ミズキが白い花をいっぱいつけている。芽吹く時期には大量の水を吸い上げて、切った枝から滴り落ちるほど水を吸うのでミズキと呼ばれるそうである。山が元気な証でもあろう。
ふと気がつくと、もうかなり登って来たようだ。下界が霞んで見える。
ひと踏ん張りすると第一展望所に到着。登山口から40分が経過している。この大会のために事前に山道を整備したようで、マムシが出そうな草むらを心配することもなく、快適に山歩きを楽しんでいる。
次の展望所が近いので休憩をとらずに歩く。
10分少々で第二展望所に到着した。ここは滝めぐりの「ふるさとコース」への西入口にあたり、北に向けて山道が伸びている。頂上間近の第三展望所までは尾根道を直登することになるので小休止をとる。
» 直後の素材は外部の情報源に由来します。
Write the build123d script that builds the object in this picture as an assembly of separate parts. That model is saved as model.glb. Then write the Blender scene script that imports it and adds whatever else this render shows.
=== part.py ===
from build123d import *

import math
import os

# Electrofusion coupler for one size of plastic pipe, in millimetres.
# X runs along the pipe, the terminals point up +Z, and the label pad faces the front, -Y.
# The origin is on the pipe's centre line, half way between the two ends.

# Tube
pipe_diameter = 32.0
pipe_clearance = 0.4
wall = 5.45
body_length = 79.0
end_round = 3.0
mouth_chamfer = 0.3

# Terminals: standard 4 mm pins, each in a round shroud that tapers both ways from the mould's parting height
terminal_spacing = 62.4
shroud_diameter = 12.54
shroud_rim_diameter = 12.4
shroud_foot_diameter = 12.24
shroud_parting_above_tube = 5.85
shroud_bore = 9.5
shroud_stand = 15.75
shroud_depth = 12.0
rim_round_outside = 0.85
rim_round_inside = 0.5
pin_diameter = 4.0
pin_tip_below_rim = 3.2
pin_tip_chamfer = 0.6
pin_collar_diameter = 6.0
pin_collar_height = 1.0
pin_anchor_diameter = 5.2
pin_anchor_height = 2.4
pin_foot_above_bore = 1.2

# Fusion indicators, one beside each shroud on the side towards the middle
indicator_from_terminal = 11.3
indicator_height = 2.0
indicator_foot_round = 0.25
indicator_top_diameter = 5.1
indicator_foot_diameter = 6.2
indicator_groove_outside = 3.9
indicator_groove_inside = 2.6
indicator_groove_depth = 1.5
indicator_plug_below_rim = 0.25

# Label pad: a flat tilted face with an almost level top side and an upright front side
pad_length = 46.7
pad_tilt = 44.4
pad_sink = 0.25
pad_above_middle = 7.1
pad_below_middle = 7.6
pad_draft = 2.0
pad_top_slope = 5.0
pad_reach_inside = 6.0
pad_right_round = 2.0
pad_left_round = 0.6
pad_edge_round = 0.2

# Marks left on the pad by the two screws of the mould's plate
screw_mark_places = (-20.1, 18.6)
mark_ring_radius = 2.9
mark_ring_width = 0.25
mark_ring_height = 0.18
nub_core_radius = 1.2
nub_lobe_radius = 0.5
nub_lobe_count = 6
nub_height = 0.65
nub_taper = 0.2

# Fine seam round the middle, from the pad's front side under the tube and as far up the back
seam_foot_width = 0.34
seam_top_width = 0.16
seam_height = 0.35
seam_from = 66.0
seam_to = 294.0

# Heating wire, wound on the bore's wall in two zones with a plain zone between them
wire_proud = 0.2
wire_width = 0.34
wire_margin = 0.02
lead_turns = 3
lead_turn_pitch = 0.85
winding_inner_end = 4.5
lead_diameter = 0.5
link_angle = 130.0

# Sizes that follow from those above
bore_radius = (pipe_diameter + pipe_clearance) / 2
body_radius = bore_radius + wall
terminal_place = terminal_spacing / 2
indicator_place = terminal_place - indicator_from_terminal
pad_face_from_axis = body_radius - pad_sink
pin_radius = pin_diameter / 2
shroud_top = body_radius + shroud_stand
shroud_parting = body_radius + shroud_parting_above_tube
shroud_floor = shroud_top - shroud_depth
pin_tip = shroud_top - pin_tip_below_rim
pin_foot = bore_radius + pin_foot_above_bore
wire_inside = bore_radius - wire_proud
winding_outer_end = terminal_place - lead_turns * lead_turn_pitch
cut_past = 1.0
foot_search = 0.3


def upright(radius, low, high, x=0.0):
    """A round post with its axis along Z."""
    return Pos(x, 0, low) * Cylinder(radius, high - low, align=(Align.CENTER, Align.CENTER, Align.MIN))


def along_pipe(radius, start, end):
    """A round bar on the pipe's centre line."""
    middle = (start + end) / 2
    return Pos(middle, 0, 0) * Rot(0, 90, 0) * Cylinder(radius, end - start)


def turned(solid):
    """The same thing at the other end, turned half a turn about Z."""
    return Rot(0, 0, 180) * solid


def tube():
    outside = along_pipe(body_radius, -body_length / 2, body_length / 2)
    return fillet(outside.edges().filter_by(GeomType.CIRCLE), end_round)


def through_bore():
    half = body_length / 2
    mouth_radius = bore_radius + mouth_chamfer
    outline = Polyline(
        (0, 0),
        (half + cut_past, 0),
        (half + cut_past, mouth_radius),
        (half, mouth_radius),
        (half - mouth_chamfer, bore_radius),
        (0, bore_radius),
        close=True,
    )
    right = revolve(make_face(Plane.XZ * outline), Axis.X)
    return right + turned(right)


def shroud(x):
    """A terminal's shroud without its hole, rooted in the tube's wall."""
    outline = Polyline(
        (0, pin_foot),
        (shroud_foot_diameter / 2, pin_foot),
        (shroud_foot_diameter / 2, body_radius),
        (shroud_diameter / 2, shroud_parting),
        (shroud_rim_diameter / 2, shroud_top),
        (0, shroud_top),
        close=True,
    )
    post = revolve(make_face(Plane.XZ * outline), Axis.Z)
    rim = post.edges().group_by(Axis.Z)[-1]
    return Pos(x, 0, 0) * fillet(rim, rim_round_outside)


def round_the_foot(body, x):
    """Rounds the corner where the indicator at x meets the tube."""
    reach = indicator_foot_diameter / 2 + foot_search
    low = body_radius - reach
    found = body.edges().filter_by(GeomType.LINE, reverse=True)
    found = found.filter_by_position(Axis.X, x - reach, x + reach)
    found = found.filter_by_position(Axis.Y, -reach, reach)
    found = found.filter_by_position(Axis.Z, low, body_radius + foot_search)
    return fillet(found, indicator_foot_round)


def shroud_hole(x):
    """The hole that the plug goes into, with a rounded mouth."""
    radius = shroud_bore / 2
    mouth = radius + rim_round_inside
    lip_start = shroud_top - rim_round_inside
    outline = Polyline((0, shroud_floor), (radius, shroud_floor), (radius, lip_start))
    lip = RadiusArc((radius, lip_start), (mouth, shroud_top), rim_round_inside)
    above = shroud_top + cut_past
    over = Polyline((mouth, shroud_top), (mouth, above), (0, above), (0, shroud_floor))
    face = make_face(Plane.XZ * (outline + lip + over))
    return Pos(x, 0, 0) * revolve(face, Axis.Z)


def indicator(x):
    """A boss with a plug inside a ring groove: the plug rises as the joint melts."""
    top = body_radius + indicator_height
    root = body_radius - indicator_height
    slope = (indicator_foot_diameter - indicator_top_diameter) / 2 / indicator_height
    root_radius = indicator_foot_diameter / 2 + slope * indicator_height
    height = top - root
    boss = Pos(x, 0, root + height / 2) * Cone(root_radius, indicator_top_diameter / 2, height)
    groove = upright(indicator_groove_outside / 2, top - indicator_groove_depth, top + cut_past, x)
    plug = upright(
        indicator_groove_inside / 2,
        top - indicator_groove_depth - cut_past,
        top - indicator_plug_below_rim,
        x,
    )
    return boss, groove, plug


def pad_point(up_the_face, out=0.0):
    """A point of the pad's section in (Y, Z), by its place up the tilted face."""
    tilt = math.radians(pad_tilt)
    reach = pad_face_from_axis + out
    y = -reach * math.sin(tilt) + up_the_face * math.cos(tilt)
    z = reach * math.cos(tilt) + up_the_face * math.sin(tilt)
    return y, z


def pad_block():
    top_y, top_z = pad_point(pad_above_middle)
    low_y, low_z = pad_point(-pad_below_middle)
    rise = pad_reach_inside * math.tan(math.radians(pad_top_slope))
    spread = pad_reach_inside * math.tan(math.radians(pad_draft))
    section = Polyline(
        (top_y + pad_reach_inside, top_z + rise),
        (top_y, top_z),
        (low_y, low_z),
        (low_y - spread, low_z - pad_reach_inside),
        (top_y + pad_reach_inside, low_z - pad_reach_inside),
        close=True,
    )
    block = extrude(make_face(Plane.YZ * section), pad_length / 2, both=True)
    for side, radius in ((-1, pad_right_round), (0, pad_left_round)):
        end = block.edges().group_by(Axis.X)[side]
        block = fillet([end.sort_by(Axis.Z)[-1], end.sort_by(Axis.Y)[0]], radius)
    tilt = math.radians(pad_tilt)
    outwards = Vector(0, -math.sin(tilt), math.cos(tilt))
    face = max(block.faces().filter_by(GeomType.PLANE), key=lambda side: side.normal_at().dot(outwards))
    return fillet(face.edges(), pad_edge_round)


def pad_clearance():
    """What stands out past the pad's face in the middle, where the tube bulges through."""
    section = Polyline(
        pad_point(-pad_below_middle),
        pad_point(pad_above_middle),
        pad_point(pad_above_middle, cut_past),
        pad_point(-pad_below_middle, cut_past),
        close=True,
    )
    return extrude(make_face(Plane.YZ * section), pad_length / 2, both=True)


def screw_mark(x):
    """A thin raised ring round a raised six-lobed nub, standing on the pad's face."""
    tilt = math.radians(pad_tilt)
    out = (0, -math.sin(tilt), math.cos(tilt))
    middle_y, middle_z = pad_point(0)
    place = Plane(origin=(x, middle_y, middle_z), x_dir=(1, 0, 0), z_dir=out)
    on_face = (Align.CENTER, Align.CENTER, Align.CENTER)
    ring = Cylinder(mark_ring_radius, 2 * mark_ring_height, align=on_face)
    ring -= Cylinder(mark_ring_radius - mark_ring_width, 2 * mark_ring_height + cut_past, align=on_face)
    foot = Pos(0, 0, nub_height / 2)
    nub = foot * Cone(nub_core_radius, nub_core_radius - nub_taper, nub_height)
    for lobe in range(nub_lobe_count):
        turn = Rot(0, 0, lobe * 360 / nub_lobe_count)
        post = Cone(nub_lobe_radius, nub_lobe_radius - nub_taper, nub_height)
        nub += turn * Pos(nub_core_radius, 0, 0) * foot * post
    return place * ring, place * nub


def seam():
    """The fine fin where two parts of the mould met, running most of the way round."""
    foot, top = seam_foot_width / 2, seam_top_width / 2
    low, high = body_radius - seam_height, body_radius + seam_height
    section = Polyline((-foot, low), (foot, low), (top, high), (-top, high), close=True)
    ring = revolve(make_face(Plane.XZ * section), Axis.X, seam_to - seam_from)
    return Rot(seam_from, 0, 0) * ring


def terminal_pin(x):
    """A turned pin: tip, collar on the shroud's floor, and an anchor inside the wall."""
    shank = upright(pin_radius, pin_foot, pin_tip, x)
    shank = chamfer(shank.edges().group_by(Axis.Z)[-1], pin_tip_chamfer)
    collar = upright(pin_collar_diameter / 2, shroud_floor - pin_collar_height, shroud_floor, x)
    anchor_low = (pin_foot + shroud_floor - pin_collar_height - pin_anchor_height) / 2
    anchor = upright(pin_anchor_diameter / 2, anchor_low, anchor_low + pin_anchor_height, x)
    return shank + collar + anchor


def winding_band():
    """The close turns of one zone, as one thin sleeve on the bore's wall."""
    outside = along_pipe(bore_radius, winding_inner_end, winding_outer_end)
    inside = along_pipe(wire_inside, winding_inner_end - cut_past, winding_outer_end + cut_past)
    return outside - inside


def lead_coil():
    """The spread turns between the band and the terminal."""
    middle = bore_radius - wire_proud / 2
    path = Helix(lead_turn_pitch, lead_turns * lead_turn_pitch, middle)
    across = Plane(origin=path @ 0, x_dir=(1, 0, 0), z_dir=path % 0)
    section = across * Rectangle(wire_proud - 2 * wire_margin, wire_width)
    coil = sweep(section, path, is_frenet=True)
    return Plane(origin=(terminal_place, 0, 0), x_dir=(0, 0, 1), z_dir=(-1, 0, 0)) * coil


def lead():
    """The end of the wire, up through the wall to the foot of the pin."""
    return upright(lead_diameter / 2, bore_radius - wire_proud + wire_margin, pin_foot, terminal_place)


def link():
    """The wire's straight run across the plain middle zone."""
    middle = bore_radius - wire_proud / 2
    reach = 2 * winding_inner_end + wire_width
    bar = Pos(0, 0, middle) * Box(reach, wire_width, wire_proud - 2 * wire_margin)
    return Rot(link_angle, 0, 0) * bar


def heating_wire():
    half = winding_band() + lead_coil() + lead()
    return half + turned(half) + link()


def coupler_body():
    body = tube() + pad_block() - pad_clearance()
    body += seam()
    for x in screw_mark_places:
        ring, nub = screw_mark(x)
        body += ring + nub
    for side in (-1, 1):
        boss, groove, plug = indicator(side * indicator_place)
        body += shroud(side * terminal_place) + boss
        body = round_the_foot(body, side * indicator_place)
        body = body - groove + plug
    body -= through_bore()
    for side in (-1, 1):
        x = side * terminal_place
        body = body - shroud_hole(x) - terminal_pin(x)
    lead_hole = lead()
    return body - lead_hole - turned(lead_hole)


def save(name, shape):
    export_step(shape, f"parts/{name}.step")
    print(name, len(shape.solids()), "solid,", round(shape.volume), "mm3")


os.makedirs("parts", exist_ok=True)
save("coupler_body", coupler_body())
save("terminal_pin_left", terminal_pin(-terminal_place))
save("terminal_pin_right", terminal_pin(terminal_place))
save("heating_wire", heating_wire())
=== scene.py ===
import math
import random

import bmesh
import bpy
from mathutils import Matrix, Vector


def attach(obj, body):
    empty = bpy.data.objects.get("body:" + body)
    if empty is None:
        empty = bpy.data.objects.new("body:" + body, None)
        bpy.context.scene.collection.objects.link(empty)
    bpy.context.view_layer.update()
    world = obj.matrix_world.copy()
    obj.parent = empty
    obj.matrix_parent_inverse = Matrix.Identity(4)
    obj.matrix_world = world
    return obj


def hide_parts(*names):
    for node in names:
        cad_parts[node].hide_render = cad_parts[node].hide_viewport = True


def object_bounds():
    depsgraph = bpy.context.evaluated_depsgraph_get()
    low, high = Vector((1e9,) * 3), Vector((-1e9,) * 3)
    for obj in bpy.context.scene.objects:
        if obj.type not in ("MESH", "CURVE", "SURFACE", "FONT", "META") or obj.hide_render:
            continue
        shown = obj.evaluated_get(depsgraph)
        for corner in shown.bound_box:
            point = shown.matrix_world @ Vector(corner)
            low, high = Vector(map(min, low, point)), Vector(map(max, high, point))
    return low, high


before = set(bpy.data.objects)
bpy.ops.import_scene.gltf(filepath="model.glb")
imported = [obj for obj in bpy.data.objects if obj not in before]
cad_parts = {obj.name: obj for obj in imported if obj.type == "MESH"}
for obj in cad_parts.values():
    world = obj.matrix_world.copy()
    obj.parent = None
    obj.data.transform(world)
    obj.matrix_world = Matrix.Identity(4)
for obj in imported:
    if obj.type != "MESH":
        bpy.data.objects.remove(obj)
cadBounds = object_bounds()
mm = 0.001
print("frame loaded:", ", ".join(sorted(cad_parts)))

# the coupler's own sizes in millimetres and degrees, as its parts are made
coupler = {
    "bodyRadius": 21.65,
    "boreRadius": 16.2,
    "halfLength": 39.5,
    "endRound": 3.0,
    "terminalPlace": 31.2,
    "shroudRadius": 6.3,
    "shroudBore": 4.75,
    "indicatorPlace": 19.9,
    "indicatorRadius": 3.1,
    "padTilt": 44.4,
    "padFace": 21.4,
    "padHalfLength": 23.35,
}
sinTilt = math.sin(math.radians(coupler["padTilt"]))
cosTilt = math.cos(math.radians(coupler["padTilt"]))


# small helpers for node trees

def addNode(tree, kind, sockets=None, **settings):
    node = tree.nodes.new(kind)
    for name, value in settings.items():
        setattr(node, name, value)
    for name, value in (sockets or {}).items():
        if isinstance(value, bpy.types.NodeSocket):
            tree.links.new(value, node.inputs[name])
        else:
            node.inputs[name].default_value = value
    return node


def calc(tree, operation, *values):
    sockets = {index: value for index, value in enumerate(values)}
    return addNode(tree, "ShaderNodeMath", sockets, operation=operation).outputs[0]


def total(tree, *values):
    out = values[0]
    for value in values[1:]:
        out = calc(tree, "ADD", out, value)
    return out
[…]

標高850mからの眺望、日本原から奈義町方面を見下ろすことができる。第三展望所に向けて、まずは緩やかな林間道を歩んで行く。
鎖のある急坂になり、このあたりからドウダンツツジのオンパレード。最初は淡い色合いのサラサドウダンから始まる。
そしてベニドウダンツツジ。独特の紅が一面を染めている。開花して間もない初々しい美しさだが、もう少し時を経るとさぞかし艶やかになることだろう。
このウツボカズラのようなのはマムシグサである。茎の色・模様がマムシに似ているのが名前の由来らしい。これは有毒植物であり、まちがっても口に入れてはならない。その向こうでは、タニウツギが美しさを主張している。
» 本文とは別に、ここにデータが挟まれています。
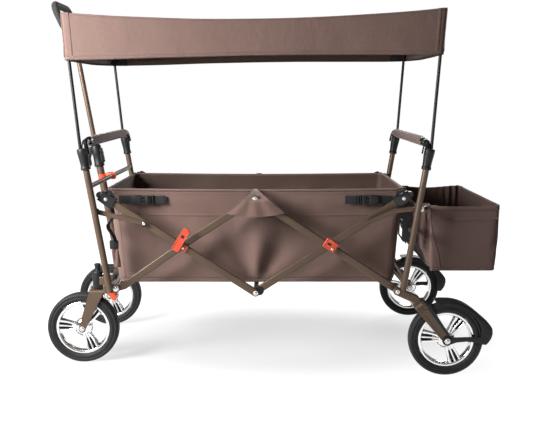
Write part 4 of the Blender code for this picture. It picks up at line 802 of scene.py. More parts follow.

カマツカが白い花をつけている。鎌柄(かまつか)とも書き、材質が丈夫なので鎌の柄などに使われていたらしい。牛の鼻輪にも使われ、別名をウシゴロシ(牛殺し)ともいう。
絶景のビューポイントがあるというので左手の道をたどると、絶壁の向こうに下界の風景が広がる。
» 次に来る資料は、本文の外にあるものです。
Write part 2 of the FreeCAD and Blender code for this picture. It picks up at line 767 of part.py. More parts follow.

断崖にピンクの花が貼りついている。可憐なイワカガミだ!!
ついに第三展望所に到着した。先着の人たちがくつろぎ、昼食をとっている。ここは一瞥しただけで通り過ぎ、先に山頂へ向かう。
第三展望所への道を左折すると爪ヶ城跡があり、その傍らに1075.5mの三等三角点がある。
さらに前進して山頂へと進む。15分少々で到着したが、狭い山頂には人が溢れかえって待ち行列ができている。登頂後はすぐさま引き返し、第三展望所付近で昼食をとる。
3.甲山を経由して下山する
南東へ向けての下山道、視界にはどっしりとした滝山と那岐山。しばらく行くとギンリョウソウに出会った。
どんな意味があるのだろうか、赤丸が小枝に吊されている。その先には、登りでも出会ったカマツカの花。
矢櫃城跡を通り過ぎて、歩きやすい林間の道を下りて行く。
やがて甲山の測量標識があり、兜神社跡に出る。
兜神社跡からは急斜面を九十九折りの道が続く。おびただしい数の石くれの傾斜を横切ると、ガクウツギとヒノキの林が広がる。
「金山林道・声ヶ乢」の道標を過ぎて甲山登山口に下りてきた。
甲山登山口からは声ヶ乢に向かう舗装道をウォーキングだ。7~800m進むとパラグライダーのランチャー台があった。
その先の東屋で小休止。しばし、ウォーキングを楽しんでいる家族連れと話し込む。やがて愛宕神社に差しかかる。ここには愛宕の滝があるが通り過ごすことに。
このあたりでも花々が目を奪う。鮮やかな黄色のニガナが咲き、名前はわからないが黄色の花束のようなのが咲いている。
その先にはガクウツギがあり、キイチゴが実をつけている。
金山林道出合を過ぎるとアザミが群生している。びっくりするような大輪のアザミが美しさを競い合う。
長い舗装道を行くと、やがて峠の茶屋が見えてくる。のどかにお茶している人たちを羨ましく眺めながら先を急ぐ。もうすぐ声ケ乢だ。
ウッドパーク声ケ乢では「ぜんざい」のサービスを受けて、まろやかな甘さに舌鼓。テントで土地の人々が販売している産品から、アマゴの塩焼きを購入。缶ビールを片手にバスに戻り、出発前に喉を潤す極上のひととき。